O que existe atualmente no país é um mercado voluntário, no qual atuam empresas como a Moss, que comercializa créditos de carbono de projetos ambientais certificados para empresas e pessoas físicas que desejam compensar suas emissões. Seus clientes vão do iFood ao automobilista Cacá Bueno. Projetos como esses são chamados de REDD+ — Redução de Emissões provenientes de Desmatamento e Degradação Ambiental.
Outro exemplo é o Prêmio Ecoa, que terá sua primeira edição em dezembro de 2021, e irá quantificar e neutralizar as emissões geradas (no consumo de energia elétrica, viagens aéreas e produção de resíduos, por exemplo), alocando a quantidade equivalente de créditos em projetos ambientais certificados.
No mercado internacional, o Brasil também hospeda projetos de créditos de carbono utilizados por atores de outros países.
"Com o Acordo de Paris, essas transferências internacionais poderão ser intensificadas, pois ele apresenta diversas possibilidades, tanto de acordos entre o governo brasileiro e outros países para transferência de unidades de mitigação de carbono, quanto a possibilidade de empresas e iniciativas privadas realizarem projetos e venderem créditos de carbono para serem usados por outros países para cumprirem suas metas", diz Prolo.
Atualmente, o Congresso discute o Projeto de Lei 528/21, que visa instituir o Mercado Brasileiro de Redução de Emissões, regulando a compra e venda de créditos de carbono no país.
O setor agropecuário tem mostrado interesse no mercado voluntário pelo potencial de gerar créditos (e retorno financeiro) através da agricultura de baixo carbono ou mesmo da recuperação de pastagens.
Como esses mercados podem contribuir para reduzir emissões?
Para Guarany Osório, coordenador de programa do Centro de Estudos em Sustentabilidade da FGV-Eaesp, "a precificação do carbono não é bala de prata, é um instrumento dentre vários" para combater o efeito estufa.
Apesar disso, ele destaca o mercado regulado de carbono como um instrumento importante por duas razões: por internalizar o preço das emissões na economia e por ajudar a reduzir emissões de maneira mais custo-efetiva, ou seja, mais barata.

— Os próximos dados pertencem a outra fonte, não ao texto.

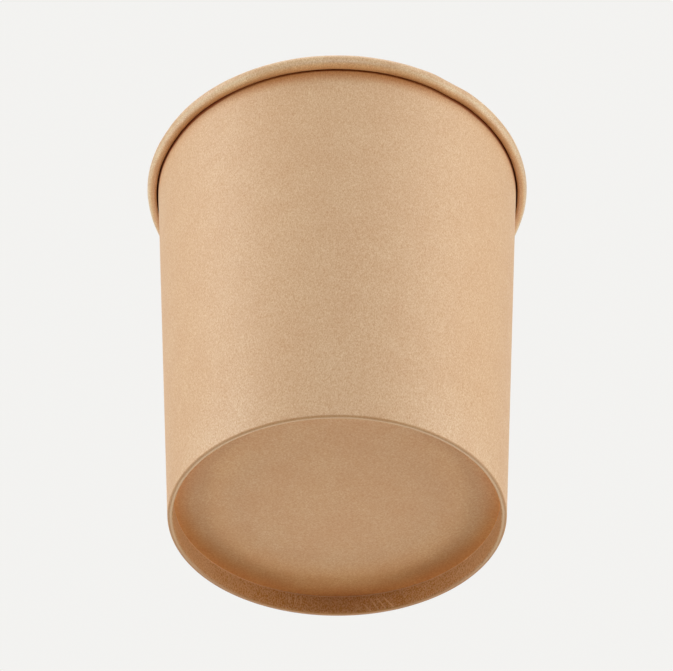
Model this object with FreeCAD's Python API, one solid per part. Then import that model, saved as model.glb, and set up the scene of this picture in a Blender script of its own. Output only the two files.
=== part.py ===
import FreeCAD, Part
import math
import os

from FreeCAD import Vector

# Paper soup container, in millimetres. +Z points up to the open mouth. The origin is at the centre of the
# foot, on the plane that the container stands on.
#
# It is made of two pieces of board. One curved blank is wound into a tapered side wall: its two ends overlap
# in a glued seam, its top is rolled outwards into a rim, and its foot is folded in and up. The other is a
# drawn disc with a turned-down skirt, which the folded foot grips.
#
# Sections are drawn in the plane y = 0 as (radius, height) points and turned about the Z axis.

# Overall sizes.
HEIGHT = 123.8  # foot to the top of the rolled rim
MOUTH_DIAMETER = 115.0  # over the rolled rim
FOOT_DIAMETER = 92.0  # outside of the wall at the foot
WALL_BOARD = 0.5  # thickness of the wall's board
DISC_BOARD = 0.45  # thickness of the disc's board

# Rolled rim.
ROLL_DIAMETER = 3.75  # outside of the roll's section
ROLL_GAP = 0.2  # between the roll's end and the wall

# Lapped side seam.
SEAM_AZIMUTH = 70.0  # degrees from +X round to the middle of the lap
LAP_WIDTH = 8.0  # where the two ends of the blank overlap, measured at the foot
RAMP_WIDTH = 7.0  # over which the outer end comes down beside the inner one
RAMP_STEPS = 2  # stretches of that ramp

# Folded foot and the disc that it holds.
RECESS_DEPTH = 6.0  # foot to the underside of the disc
FLAP_GAP = 0.3  # between the top of the folded flap and the disc
FOLD_RADIUS = 0.55  # rounding of the fold on each side of its flat
SKIRT_CLEARANCE = 0.03  # on each side of the disc's skirt
SKIRT_REST_GAP = 0.3  # between the skirt's edge and the bottom of the fold
DISC_BEND_RADIUS = 0.5  # under the disc, where it turns down into its skirt

# Flat bands that make up each stretch of a bend.
ROLL_BANDS = (4, 4, 6)  # the roll's outside, from the wall to its top, to its side, to its end
HOLLOW_BANDS = (5,)  # inside the roll
SMALL_BANDS = (1,)  # each corner of the foot's fold and of the disc

AXIS_POINT = Vector(0, 0, 0)
AXIS = Vector(0, 0, 1)
FULL_TURN = 360.0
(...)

Em relação ao primeiro aspecto, o professor aponta que empresas não colocariam espontaneamente um preço no carbono, o que justifica a necessidade de uma política pública para incorporar o custo dessa externalidade negativa — em "economês", os efeitos colaterais da venda de um produto ou serviço.
Já o segundo ponto se refere ao fato de que esse mercado permite que empresas para as quais reduzir emissões é mais barato façam uma redução além do previsto e vendam licenças para aquelas que precisariam investir mais para conseguir isso, atingindo o teto estabelecido com o menor custo possível.

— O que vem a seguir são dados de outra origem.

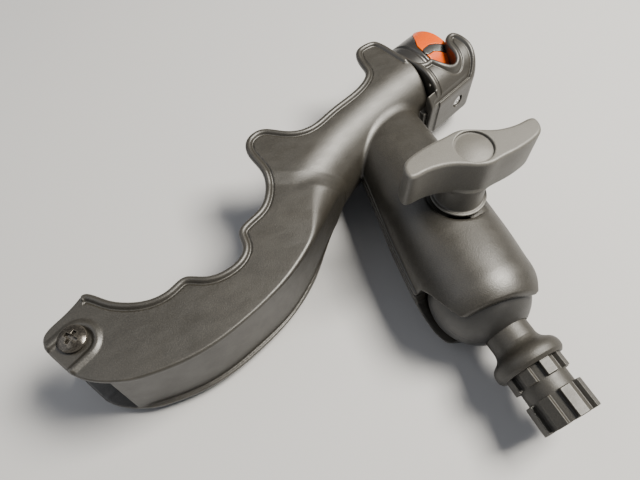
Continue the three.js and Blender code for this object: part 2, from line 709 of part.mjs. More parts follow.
function turnToDetent(geometry) {
  geometry.rotateZ(DETENT_ANGLE);
  geometry.translate(COLLAR_RISE, 0, DETENT_S);
  return geometry;
}

function detentBall() {
  const geometry = new THREE.SphereGeometry(DETENT_BALL_R, 12, 8);
  geometry.translate(DETENT_BALL_OUT, 0, 0);
  return onBarrel(turnToDetent(geometry));
}

function detentSpring() {
  const geometry = geometryOf(coil(0, 0, 1.45, 0.3, 0, 5, 4));
  geometry.rotateY(Math.PI / 2);
  geometry.translate(DETENT_BALL_OUT + DETENT_BALL_R + 0.2, 0, 0);
  return onBarrel(turnToDetent(geometry));
}

const RING_FROM = -90 + COLLAR_GAP / 2;
const RING_TO = 270 - COLLAR_GAP / 2;

/** Where the black collar stops and the grip starts, at an angle round the ring. */
const splitAt = (angle) => ramp(angle, [[40, COLLAR_END], [45, 127], [84, 113], [95, COLLAR_SPLIT]]);

/** The space ahead of the slanted split between the collar and its grip. */
function aheadOfSplit(extra) {
  const [slantFrom, slantTo, step] = [40, 95, 5];
  const front = COLLAR_END + 5;
  const parts = [sector(15, 35, slantTo, RING_TO + 5, COLLAR_SPLIT + extra, front)];
  for (let angle = slantFrom; angle < slantTo; angle += step) {
    parts.push(sector(15, 35, angle, angle + step + 1, splitAt(angle + step) + extra, front, 2));
  }
  return union(...parts);
}

/** The black part of the lock collar, a C-shaped ring with a track for the detent ball. */
function lockCollar() {
  const track = collarBore(COLLAR_OUT + 3, DETENT_S - 2.4, DETENT_S + 2.4)
    .subtract(collarBore(23.8, DETENT_S - 3, DETENT_S + 3));
  return sector(SPIGOT_OUT + GAP, COLLAR_OUT, RING_FROM, RING_TO, COLLAR_START, COLLAR_END, 20)
    .subtract(track)
    .subtract(aheadOfSplit(-GAP));
}

// The grip's black band, as [angle, s] points along its middle, and half its width in degrees.
const BAND = [[102, 114.5], [102, 119], [107, 122.5], [113, 125.5], [120, 128.5]];
const BAND_HALF = 4.5;

/** The space of the band in the grip, grown by extra. */
function bandSpace(extra) {
  const parts = BAND.slice(1).map(([angle, s], i) => {
    const [lastAngle, lastS] = BAND[i];
    return sector(BAND_IN - extra, GRIP_OUT + extra, lastAngle - BAND_HALF - extra,
      angle + BAND_HALF + extra, lastS - extra, s + 0.1 + extra, 3);
  });
  return union(...parts);
}

function collarBand() {
  return bandSpace(0);
}

/** The orange grip on the collar's near side and front. */
function collarGrip() {
  return sector(SPIGOT_OUT + GAP, GRIP_OUT, RING_FROM, RING_TO, COLLAR_START, COLLAR_END, 20)
    .intersect(aheadOfSplit(0))
    .subtract(bandSpace(0.15));
}

function yokeScrew() {
  const [x, y] = barrelPoint(YOKE_SCREW_S, 0);
  const screw = geometryOf(panScrew(
    0, 0, 0, YOKE_HEAD_R, YOKE_HEAD_H, YOKE_SCREW_R, -YOKE_SCREW_LENGTH));
  screw.rotateX(Math.PI / 2);
  screw.translate(0, SCREW_SEAT - GAP, 0);
  return placed(screw, [x, y, 0], [0, 0, BARREL_TILT]);
}

function yokeNut() {
  const [x, y] = barrelPoint(YOKE_SCREW_S, 0);
  const [low, high] = YOKE_NUT_N;
  const nut = geometryOf(hexNut(0, 0, YOKE_NUT_R, YOKE_HOLE_R, 0, high - low));
  nut.rotateX(-Math.PI / 2);
  nut.translate(0, low, 0);
  return placed(nut, [x, y, 0], [0, 0, BARREL_TILT]);
}

// ---------------------------------------------------------------- finishes and assembly

const BLACK = finish(0x1b1a18, 0.42, 0);
const GREY = finish(0x4a4842, 0.6, 0);
const BALL_BLACK = finish(0x141414, 0.55, 0);
const ORANGE = finish(0xf0520c, 0.22, 0);
const STEEL = finish(0x9a9c9f, 0.3, 1);
const DARK_STEEL = finish(0x2a2826, 0.35, 1);
const BRASS = finish(0xb08a3c, 0.35, 1);

const PIECES = [
  ['cradle_body', cradleBody, BLACK],
  ['tail_sleeve', tailSleeve, BLACK],
  ['tail_screw', tailScrew, DARK_STEEL],
  ['tail_nut', tailNut, STEEL],
  ['clamp_jaw', clampJaw, BLACK],
  ['clamp_bolt', clampBolt, STEEL],
  ['jaw_spring', jawSpring, STEEL],
  ['knob_washer', () => tubeZ(KNOB_X, KNOB_Y, BOLT_R + GAP, WASHER_R, ...WASHER_Z), STEEL],
  ['wing_knob', wingKnob, GREY],
  ['knob_insert', knobInsert, BRASS],
  ['ball_cover', ballCover, BALL_BLACK],
  ['spline_post', splinePost, BLACK],
  ['front_yoke', frontYoke, BLACK],
  ['yoke_screw', yokeScrew, STEEL],
  ['yoke_nut', yokeNut, STEEL],
  ['lock_collar', lockCollar, BLACK],
  ['collar_grip', collarGrip, ORANGE],
  ['collar_band', collarBand, BLACK],
  ['detent_ball', detentBall, STEEL],
  ['detent_spring', detentSpring, STEEL],
];

const holder = new THREE.Group();
holder.position.set(0, POST_LENGTH, 0);
for (const [name, make, material] of PIECES) {
  holder.add(piece(name, make(), material));
}

export default holder;
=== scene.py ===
"""Looks for the rod holder: smooth moulded bodies, metal fittings, materials, light and camera.

Every body is drawn as a distance field in millimetres and turned into a closed mesh. The fields'
origin is the ball's centre: X toward the rod's tip, -Y along the post, +Z along the knob's bolt.
The rod's barrel has directions of its own: s along its axis and n up from it.
"""

import math

import bmesh
import bpy
import numpy as np
from mathutils import Matrix, Vector


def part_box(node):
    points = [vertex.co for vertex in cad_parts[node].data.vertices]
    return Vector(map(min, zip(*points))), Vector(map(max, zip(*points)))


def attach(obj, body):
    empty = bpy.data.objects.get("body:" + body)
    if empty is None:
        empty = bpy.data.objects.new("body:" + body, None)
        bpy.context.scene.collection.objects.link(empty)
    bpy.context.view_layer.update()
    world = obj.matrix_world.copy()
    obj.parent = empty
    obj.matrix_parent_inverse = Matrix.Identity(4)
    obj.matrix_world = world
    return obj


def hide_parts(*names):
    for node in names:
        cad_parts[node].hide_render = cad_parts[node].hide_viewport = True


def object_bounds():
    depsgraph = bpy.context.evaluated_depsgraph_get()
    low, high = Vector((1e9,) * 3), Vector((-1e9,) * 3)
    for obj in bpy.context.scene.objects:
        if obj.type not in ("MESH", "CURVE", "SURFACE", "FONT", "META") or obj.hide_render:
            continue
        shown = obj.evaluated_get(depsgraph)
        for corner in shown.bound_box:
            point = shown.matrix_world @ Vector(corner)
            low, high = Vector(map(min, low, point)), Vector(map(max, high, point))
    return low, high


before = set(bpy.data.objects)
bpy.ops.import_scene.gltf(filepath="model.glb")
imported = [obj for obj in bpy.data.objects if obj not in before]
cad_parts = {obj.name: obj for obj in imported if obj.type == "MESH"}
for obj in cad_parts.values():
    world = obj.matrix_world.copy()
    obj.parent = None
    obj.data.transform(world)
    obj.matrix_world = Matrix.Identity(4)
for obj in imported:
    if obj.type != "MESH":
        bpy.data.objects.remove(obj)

CAD_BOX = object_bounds()

# ---- sizes, in millimetres

MM = 0.001
POST_LENGTH = 79.0  # ball centre to the post's end face
WALL = 3.2

BALL_R = 28.575
NECK_R = 12.7
FLARE_R = 19.8
SPLINE_R = 16.2
GROOVE_R = 13.6
SPLINE_RUNS = ((-56.0, -48.0), (-79.0, -63.6))
SPLINE_TEETH = 8
TOOTH_HALF = 3.05

TROUGH_HALF = 26.8  # half width over the flat side walls
BARREL_R = 28.5
BARREL_TILT = math.radians(17.6)
BARREL_HEIGHT = 137.0  # from the ball's centre square to the barrel's axis
FLOOR_RISE = 5.7
FLOOR_END_X = -196.0  # the rod's floor stops here, short of the tail pin
CREASE_POINT = (-60.0, 98.4)  # on the slanted crease where the flat wall meets the barrel
CREASE_WAY = (0.47, 0.883)  # square to the crease, toward the barrel
BEAD_R = 1.9  # rounded bead along the rim
RIM_GROOVE_R = 0.75  # fine groove that sets the bead off from the wall

TAIL_PIN = (-205.0, 67.8)
TAIL_BOSS = (-203.2, 65.2)  # middle of the sunken U round the tail screw
TAIL_BOSS_R = 9.4
TAIL_BOSS_WAY = (-0.92, -0.39)  # the way that the U is open
TAIL_HOLE_R = 2.8
TAIL_SLEEVE_R = 5.0
TAIL_SLEEVE_HALF = 23.3  # half length, between the side walls
TAIL_SEAT_Z = 27.1  # under the screw's head and under the nut
TAIL_SCREW = (7.5, 3.0, 2.5, 31.4)  # head radius and height, shank radius and length
TAIL_NUT_R = 5.4  # to its corners
TAIL_NUT_END = -31.0

SOCKET_R = 33.5
PARTING = 0.6  # half the gap between the arm's halves
ARM_WALL = 4.0
HOLLOW_Y = (24, 112)  # the arm's inside is hollow between these
LIP_OUT, LIP_TOP = 1.1, 3.6  # raised edge where the arm's halves face each other
JAW_ROOM = 0.6  # the far jaw stays this far off the barrel
JAW_END_S = 60.0
KNOB_X, KNOB_Y = 12.6, 49.3  # the bolt's place
SEAT_R, SEAT_Z = 17.4, 28.6  # the flat under the knob's washer
PILLAR_R = 9.5  # post round the bolt inside each half
PILLAR_Z = (9, 28.4)
BOLT_R, BOLT_TOP = 4.0, 60.0
BOLT_HEAD_R = 7.3  # to its corners
BOLT_HEAD_Z = (-29.3, -23.8)
BOLT_POCKET_R, BOLT_POCKET_TOP = 7.6, -23.5
THREAD_BORE_R = 4.3  # bore of washer and insert
SPRING_R, SPRING_WIRE_R = 6.0, 0.8
SPRING_HALF = 7.8  # half length of the return spring's middle line
WASHER_R, WASHER_Z = 12.5, (28.9, 30.1)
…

Esses mercados têm sido um mecanismo útil para reduzir as emissões de GEEs?
Ainda há poucos mecanismos devidamente regulamentados de compensação de emissões, o que dificulta verificar se estão de fato contribuindo para uma redução.

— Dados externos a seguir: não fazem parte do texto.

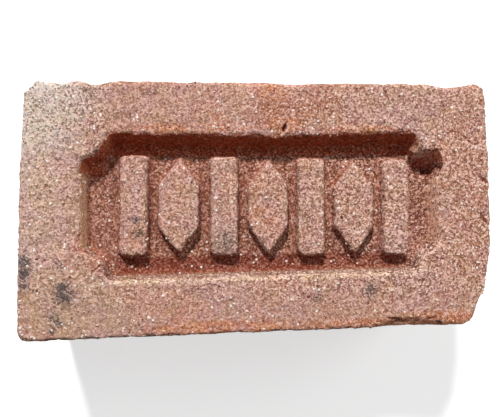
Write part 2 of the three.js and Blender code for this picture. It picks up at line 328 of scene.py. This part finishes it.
    # The creases in the sides wander too, each within its own side.
    over_bed = ramp(tree, z, 3 * MM, 14 * MM)
    clear_of_beds = product(tree, over_bed, ramp(tree, under_face, 3 * MM, 14 * MM))
    clear_of_ends = ramp(tree, reckon(tree, "ABSOLUTE", x), 98 * MM, 110 * MM, 1, 0)
    clear_of_sides = ramp(tree, reckon(tree, "ABSOLUTE", y), 46 * MM, 57 * MM, 1, 0)
    clear = product(tree, clear_of_beds, reckon(tree, "MAXIMUM", clear_of_ends, clear_of_sides))
    stray = mottle(tree, place, 24 * MM, 2, 0.5, shift=51.0, result="Color")
    stray = steer(tree, "SUBTRACT", stray, (0.5, 0.5, 0.5)).outputs[0]
    outwards = scaled(tree, normal, steer(tree, "DOT_PRODUCT", stray, normal).outputs["Value"])
    stray = steer(tree, "SUBTRACT", stray, outwards).outputs[0]
    stray = scaled(tree, stray, product(tree, clear, on_side, size["Stray"]))
    drift = steer(tree, "ADD", drift, stray).outputs[0]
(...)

"Foram úteis, mas não suficientes", afirma a advogada Caroline Prolo. "Se bem desenhados, os mercados de carbono ajudam a controlar as emissões e estimulam o desenvolvimento tecnológico que é essencial para a descarbonização da economia global."
De acordo com o Banco Mundial, os esquemas de precificação de carbono em vigor atualmente no planeta cobrem cerca de 13% das emissões globais anuais de gases de efeito estufa.
Quais as críticas?
Algumas organizações ambientais, como o Greenpeace, avaliam que o mercado de carbono equivale a uma "licença" para que países e empresas continuem emitindo CO2, em um contexto em que reduções cada vez mais drásticas são necessárias para enfrentar a crise climática.
No caso brasileiro, em que uma fração significativa das emissões provém do uso da terra, também há críticas à maneira como esses mecanismos já vinham se aplicando aqui e às estratégias apresentadas pelo Brasil na COP 26.
O geógrafo Diosmar Filho critica o "reflorestamento" feito no país com base na monocultura de eucaliptos, que leva a uma redução da biodiversidade, como foi o caso nos projetos de Mecanismo de Desenvolvimento Limpo do Grupo Plantar, que começaram a ser implementados em 2000, após o Protocolo de Kyoto.
Ele também aponta que a recuperação de pastagens degradadas, uma das ações apresentadas na COP pelo governo, não deve ser o foco do país para reduzir emissões.
"A gente está correndo o risco de cair na mesma estrutura anterior de desigualdades, que é manter as monoculturas que são predatórias. Não existe precificar aquilo que é passivo de degradação ambiental", disse.
Como a precificação deve funcionar para que seja justa e eficaz?
No caso do Brasil, o geógrafo Diosmar Filho afirma que a descarbonização da economia e o emprego de mecanismos como os mercados de carbono devem partir da regularização de terras indígenas e quilombolas.
Para ele, as demarcações ajudariam a alcançar o desmatamento zero — tendo em conta que o desmatamento responde por grande parte das emissões no país — e, com a precificação do carbono, ainda trariam um retorno econômico para as populações tradicionais que mantêm a floresta em pé. "Se for para ter mercado de carbono, que ele beneficie quem cuida da terra", afirmou.